### ENTRIES SHOWN:
:::
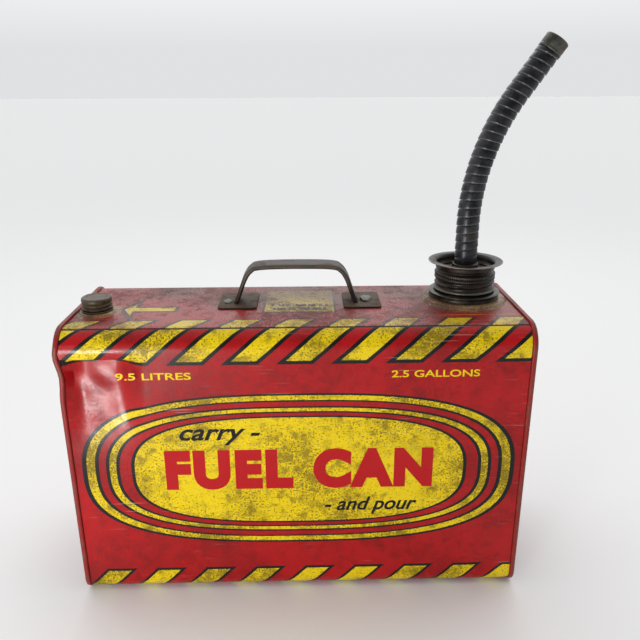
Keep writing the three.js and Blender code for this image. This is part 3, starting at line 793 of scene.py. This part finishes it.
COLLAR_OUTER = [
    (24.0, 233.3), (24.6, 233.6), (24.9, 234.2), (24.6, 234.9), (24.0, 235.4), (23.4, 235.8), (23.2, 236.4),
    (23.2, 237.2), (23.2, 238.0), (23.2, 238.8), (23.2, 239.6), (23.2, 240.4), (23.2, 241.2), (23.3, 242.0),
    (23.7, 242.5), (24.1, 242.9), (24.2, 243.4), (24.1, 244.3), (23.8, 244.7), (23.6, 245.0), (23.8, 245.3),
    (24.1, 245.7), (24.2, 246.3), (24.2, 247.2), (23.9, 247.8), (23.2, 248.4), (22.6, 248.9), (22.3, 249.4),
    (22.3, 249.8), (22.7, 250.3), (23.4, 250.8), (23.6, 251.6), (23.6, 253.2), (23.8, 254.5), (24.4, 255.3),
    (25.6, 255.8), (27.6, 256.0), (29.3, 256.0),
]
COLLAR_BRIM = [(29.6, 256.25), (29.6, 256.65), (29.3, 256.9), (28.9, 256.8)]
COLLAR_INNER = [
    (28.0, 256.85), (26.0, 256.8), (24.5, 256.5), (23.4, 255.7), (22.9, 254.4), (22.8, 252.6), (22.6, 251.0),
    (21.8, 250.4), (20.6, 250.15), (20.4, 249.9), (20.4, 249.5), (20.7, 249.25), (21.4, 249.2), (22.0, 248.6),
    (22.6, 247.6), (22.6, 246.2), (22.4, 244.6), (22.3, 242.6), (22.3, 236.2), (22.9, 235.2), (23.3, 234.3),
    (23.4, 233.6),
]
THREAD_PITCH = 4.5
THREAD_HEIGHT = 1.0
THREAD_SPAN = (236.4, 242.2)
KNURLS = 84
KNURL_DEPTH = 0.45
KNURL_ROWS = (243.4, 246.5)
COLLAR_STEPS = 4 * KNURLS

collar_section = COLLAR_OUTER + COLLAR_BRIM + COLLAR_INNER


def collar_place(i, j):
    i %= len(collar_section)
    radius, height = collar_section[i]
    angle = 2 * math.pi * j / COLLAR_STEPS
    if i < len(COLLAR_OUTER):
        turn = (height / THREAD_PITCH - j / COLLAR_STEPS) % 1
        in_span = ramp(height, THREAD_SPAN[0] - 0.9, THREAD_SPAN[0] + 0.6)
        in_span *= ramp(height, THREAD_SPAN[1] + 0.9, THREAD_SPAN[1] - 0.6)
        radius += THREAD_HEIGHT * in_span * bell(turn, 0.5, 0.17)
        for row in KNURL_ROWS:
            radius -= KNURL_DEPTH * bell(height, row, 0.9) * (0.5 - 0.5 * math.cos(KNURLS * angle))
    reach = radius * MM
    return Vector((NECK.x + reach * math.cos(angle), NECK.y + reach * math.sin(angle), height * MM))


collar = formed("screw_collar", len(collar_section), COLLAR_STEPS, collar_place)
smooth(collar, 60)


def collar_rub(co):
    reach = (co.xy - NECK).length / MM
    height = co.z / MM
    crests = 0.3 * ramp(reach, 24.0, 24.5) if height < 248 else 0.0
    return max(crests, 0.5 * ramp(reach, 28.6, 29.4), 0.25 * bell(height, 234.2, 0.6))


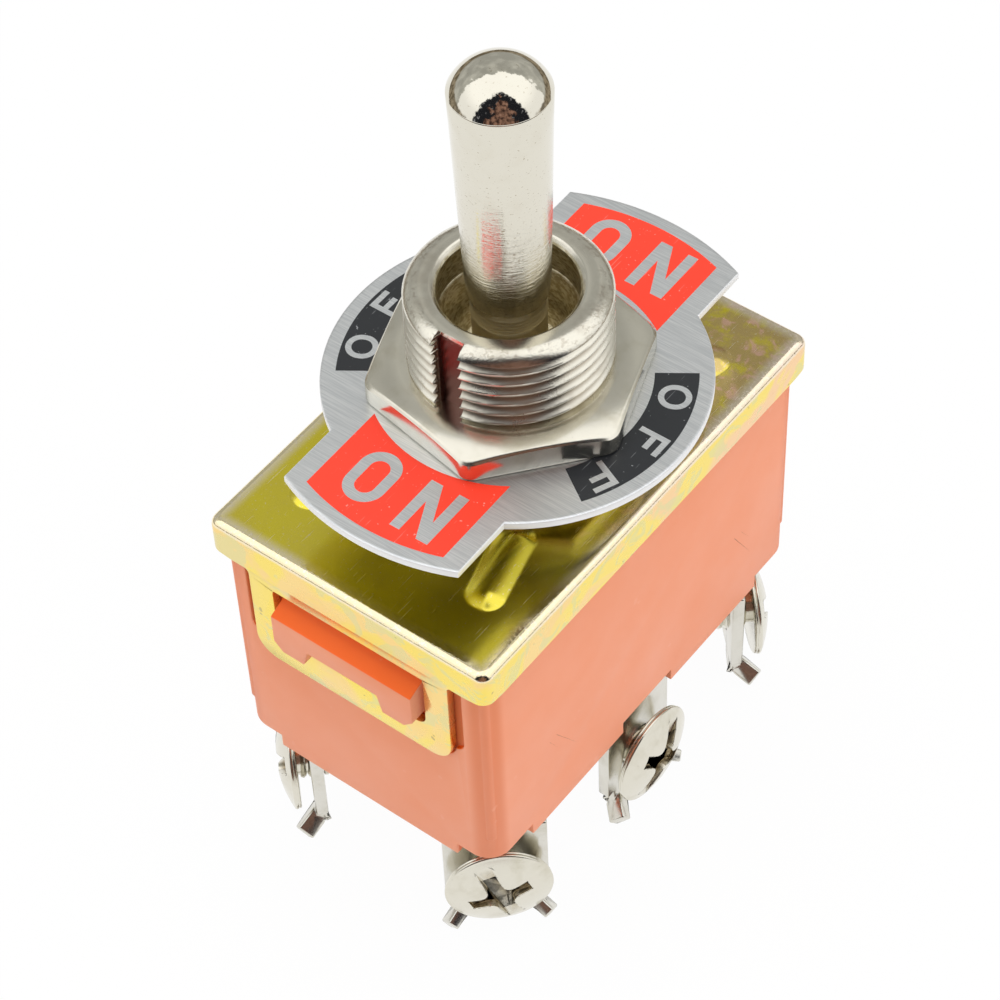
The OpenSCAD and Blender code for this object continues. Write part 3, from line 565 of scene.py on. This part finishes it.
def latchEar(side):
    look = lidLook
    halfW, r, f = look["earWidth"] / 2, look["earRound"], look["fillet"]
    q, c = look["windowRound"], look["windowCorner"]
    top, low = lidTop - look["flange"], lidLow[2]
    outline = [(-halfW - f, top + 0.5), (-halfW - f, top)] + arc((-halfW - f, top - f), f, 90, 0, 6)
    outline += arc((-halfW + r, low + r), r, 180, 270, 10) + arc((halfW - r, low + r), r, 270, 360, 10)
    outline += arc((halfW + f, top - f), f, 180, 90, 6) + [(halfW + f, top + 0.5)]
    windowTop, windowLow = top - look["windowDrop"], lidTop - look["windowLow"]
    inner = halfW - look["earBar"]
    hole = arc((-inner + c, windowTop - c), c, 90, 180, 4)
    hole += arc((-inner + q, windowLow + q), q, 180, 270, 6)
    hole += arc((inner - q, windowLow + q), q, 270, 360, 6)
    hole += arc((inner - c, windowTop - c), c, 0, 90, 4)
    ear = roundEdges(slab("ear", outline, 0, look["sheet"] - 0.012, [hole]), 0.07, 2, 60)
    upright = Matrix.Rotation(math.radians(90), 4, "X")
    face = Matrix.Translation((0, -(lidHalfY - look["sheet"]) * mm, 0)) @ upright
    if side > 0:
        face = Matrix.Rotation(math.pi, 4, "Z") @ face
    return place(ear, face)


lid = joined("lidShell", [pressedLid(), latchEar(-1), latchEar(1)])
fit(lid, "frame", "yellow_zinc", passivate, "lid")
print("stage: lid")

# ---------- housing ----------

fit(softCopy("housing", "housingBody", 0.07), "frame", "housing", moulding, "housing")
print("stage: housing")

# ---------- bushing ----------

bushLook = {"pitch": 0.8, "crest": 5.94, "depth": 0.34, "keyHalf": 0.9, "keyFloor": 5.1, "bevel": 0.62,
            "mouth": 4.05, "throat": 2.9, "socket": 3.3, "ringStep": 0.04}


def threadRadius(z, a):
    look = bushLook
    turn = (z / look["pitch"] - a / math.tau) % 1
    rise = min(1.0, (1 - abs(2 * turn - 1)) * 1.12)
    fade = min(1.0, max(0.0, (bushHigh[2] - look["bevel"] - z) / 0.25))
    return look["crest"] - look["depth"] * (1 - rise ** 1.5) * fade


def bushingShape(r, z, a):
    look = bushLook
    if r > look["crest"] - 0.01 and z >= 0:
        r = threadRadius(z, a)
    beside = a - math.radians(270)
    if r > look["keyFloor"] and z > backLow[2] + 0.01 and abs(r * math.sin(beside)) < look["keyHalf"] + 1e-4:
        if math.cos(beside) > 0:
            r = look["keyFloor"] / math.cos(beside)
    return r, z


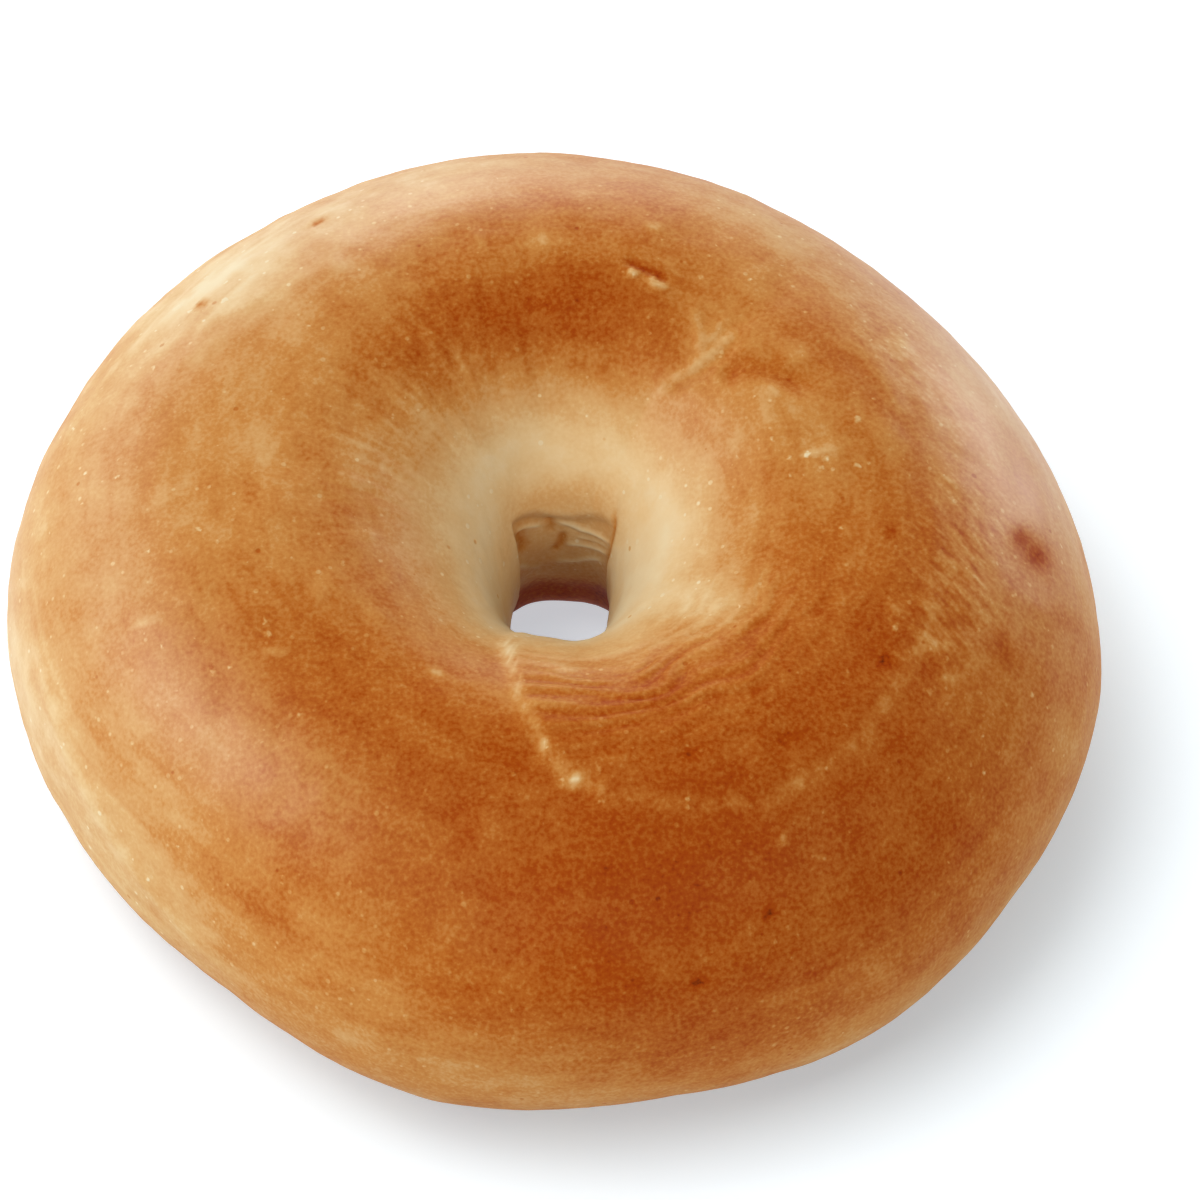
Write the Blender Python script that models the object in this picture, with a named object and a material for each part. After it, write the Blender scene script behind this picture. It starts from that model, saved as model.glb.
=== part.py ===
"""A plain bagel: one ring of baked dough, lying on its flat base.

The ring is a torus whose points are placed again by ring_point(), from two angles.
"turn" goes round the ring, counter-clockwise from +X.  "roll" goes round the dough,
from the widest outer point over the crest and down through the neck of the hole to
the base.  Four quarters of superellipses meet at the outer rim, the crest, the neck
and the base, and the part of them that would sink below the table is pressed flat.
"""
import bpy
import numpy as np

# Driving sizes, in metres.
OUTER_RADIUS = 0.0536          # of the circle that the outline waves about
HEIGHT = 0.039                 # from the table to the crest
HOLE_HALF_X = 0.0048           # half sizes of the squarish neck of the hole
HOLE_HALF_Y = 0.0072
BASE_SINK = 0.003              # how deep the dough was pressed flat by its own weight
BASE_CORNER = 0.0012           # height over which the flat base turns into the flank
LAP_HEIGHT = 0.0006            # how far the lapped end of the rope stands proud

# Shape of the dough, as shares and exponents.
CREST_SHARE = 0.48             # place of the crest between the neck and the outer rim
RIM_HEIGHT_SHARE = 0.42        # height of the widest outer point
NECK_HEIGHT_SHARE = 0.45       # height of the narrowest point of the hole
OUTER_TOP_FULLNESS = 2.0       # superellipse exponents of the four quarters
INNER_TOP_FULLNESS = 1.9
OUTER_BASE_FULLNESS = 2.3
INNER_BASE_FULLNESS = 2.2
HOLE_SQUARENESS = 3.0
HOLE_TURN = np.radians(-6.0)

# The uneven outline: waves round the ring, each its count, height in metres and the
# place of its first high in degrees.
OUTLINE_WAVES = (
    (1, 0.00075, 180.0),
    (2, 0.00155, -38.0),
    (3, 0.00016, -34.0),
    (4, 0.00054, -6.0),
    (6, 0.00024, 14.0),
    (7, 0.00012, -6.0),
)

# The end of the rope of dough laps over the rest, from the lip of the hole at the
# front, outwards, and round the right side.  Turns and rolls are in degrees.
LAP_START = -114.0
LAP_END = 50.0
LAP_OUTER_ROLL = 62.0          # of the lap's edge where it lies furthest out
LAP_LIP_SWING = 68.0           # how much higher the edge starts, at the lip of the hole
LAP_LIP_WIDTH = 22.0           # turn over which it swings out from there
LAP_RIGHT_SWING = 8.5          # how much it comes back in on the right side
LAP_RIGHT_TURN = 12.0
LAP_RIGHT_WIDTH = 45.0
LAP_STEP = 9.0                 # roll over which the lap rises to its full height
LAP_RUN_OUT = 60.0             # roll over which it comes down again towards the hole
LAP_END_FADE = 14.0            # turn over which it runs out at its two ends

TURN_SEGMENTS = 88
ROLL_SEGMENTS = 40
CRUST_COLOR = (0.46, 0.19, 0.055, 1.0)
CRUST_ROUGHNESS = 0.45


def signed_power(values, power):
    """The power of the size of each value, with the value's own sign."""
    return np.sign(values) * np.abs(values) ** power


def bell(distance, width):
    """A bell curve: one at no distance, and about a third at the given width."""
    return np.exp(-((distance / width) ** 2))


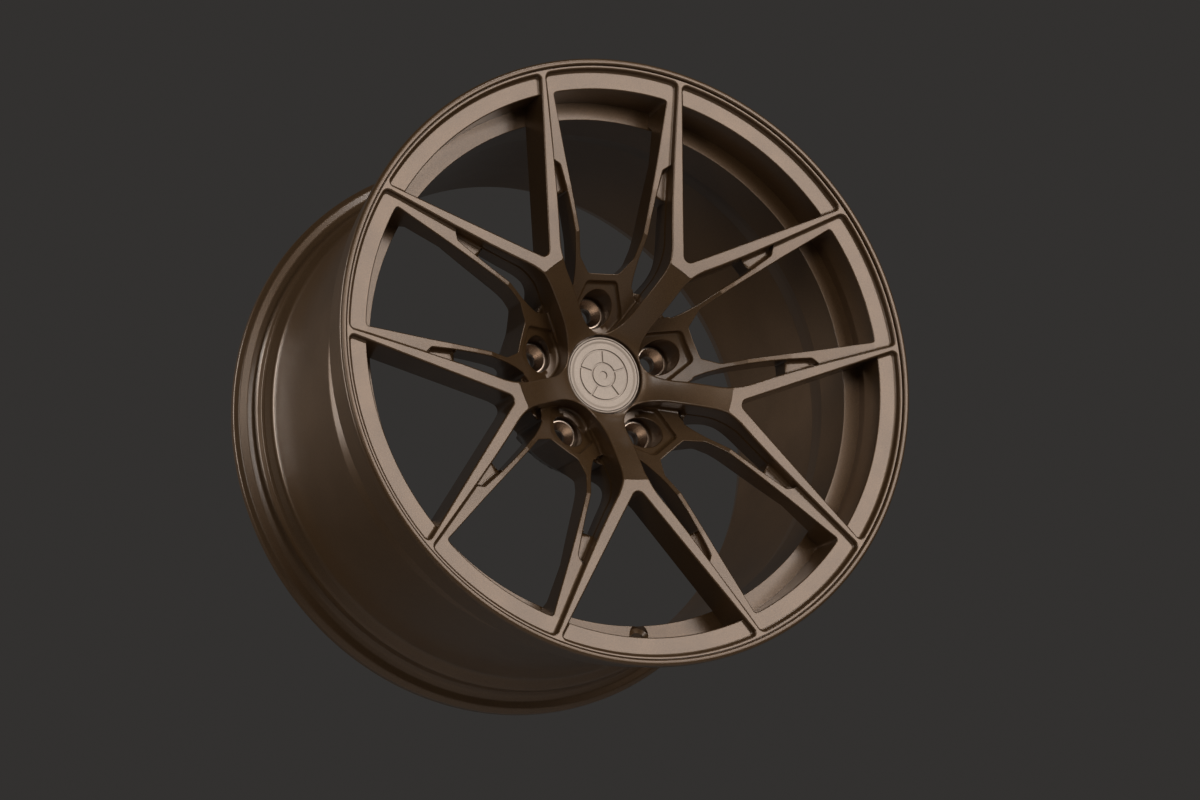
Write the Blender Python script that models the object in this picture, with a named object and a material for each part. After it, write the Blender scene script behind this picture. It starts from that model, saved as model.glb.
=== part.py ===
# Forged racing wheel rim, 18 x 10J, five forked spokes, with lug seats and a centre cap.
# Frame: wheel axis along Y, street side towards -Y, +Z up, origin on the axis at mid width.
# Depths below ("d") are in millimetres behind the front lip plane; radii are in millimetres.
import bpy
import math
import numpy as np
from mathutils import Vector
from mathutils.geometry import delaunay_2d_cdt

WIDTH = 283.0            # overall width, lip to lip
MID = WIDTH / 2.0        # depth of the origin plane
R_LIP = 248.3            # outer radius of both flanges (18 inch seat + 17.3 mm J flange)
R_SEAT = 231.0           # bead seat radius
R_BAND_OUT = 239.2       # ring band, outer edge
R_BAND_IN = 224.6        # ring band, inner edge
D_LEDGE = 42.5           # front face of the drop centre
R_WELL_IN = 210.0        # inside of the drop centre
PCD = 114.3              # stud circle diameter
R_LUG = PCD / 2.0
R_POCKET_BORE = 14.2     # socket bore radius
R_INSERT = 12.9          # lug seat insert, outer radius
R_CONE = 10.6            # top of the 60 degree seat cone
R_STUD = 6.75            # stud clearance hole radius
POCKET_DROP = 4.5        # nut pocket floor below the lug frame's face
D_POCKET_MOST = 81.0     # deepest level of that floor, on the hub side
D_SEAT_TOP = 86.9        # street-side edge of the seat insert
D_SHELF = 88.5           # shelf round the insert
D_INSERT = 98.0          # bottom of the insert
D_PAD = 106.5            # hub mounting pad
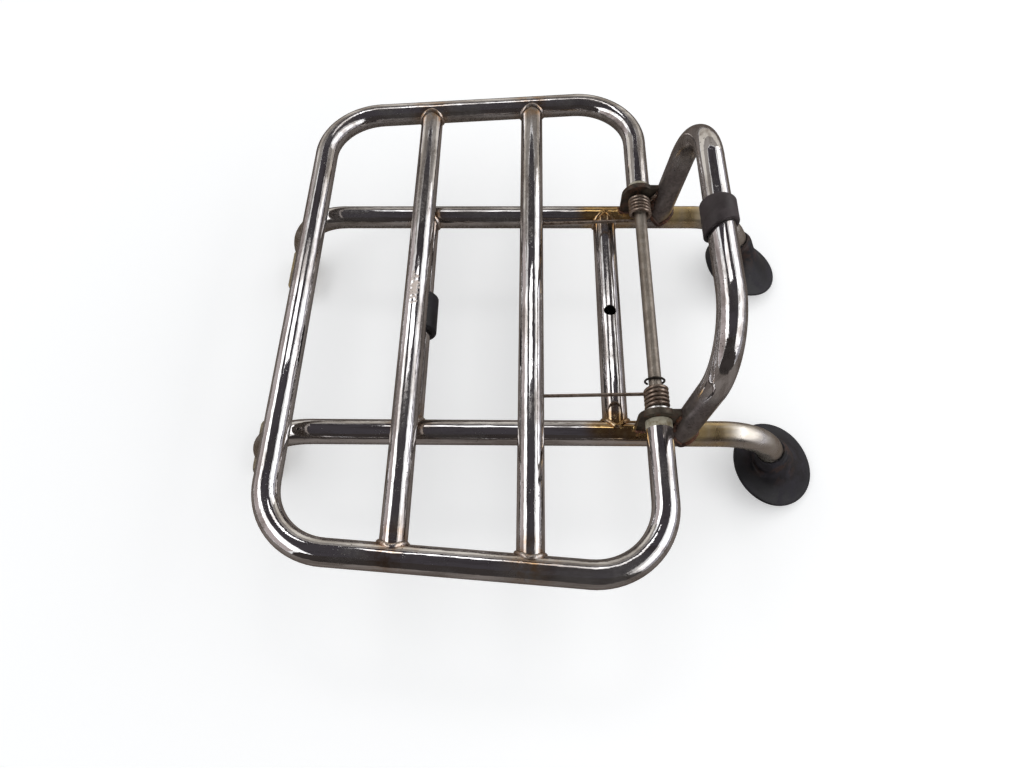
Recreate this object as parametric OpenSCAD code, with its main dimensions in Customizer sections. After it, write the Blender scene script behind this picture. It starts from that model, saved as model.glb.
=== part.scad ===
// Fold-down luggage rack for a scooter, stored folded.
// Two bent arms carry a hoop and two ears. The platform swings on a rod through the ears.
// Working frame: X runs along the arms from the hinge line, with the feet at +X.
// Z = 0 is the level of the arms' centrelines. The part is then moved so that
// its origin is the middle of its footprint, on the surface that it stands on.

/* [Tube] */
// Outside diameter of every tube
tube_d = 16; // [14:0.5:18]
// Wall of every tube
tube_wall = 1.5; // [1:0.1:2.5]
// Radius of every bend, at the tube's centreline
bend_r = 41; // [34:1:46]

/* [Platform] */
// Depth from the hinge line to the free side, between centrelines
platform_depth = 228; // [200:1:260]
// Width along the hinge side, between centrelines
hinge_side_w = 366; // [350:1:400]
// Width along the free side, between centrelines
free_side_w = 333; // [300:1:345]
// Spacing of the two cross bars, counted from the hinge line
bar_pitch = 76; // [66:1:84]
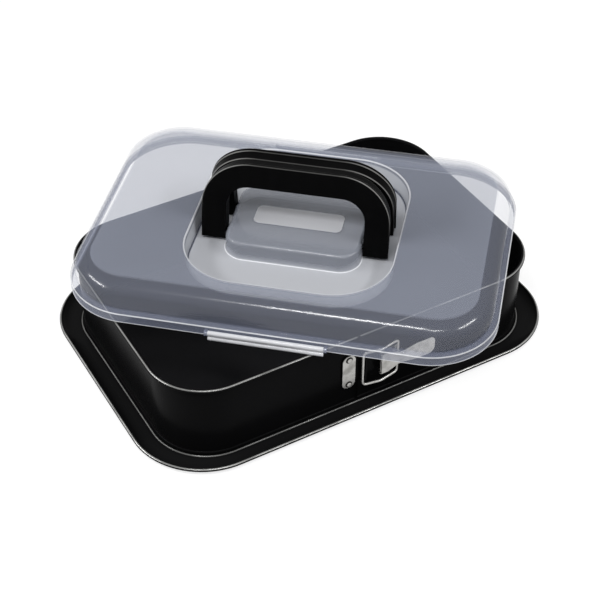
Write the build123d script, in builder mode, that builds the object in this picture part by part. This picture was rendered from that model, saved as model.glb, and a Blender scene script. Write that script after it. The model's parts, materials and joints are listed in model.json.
:::
### WHAT THIS TASK INVOLVES:
Extract and output the part that opens with the line containing "Recreate this object" and closes with the line containing "it stands on.", unchanged, ends included.

### SOLUTION:
Recreate this object as parametric OpenSCAD code, with its main dimensions in Customizer sections. After it, write the Blender scene script behind this picture. It starts from that model, saved as model.glb.
=== part.scad ===
// Fold-down luggage rack for a scooter, stored folded.
// Two bent arms carry a hoop and two ears. The platform swings on a rod through the ears.
// Working frame: X runs along the arms from the hinge line, with the feet at +X.
// Z = 0 is the level of the arms' centrelines. The part is then moved so that
// its origin is the middle of its footprint, on the surface that it stands on.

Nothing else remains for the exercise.